Appendix: Phase 9 Throughput Sweep (Baseline)

Benchmark data collected with Phase 9, gw=2, pw=10:

Config	Throughput (s/proof)	Avg Prove Time	Avg GPU/Part	GPU Util
c=5 j=5	41.4	50.3s	5.0s	84.9%
c=10 j=10	38.7	56.3s	5.6s	89.7%
c=15 j=15	38.2	54.3s	5.4s	88.0%
c=20 j=15	38.0	60.0s	6.0s	90.8%

GPU per-partition time inflation under load:

• Isolation: 4.9s avg → c=20 j=15: 6.0-7.5s avg (22-53% inflation)
• prep_msm inflation: 1.7s → 2.7s (59% under worst contention)
• Synthesis inflation: 35s → 54s (54% at c=20 j=15)

GPU idle gaps (between proofs): 3-11s, caused by synthesis not producing partitions fast enough. 12 gaps totaling 66.5s at c=20 j=15.

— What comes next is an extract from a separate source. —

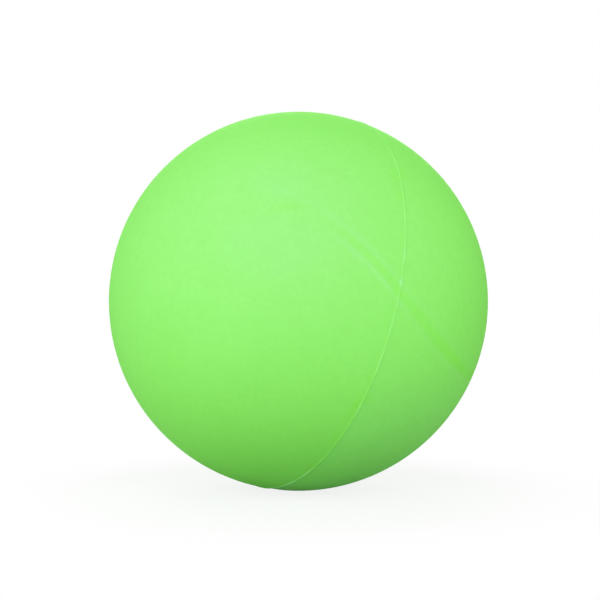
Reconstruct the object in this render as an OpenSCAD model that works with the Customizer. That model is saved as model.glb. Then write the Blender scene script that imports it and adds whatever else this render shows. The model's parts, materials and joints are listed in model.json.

Appendix: Phase 10 Post-Mortem

Phase 10 (two-lock GPU interlock with 3 workers) was implemented, tested, and abandoned. Key results:

• Correctness: Passed (proof verified with gw=3, single proof: 72.5s)
• OOM crash: At c=3 j=3, Worker B's kernel allocation failed with "out of memory" because Worker A's pre-staged 12 GiB buffers were still on GPU when Worker B entered compute_mtx
• Design flaw: Pre-staged VRAM allocated under mem_mtx persists until consumed under compute_mtx, but another worker may enter compute_mtx first
• CUDA device-global APIs: cudaDeviceSynchronize, cudaMemPoolTrimTo block all streams — cannot isolate memory ops from compute ops on the same device
• No benefit over Phase 9: Phase 9 already releases the lock before b_g2_msm, hiding the only CPU work that the two-lock design aimed to overlap

Code was reverted to Phase 9 single-lock state.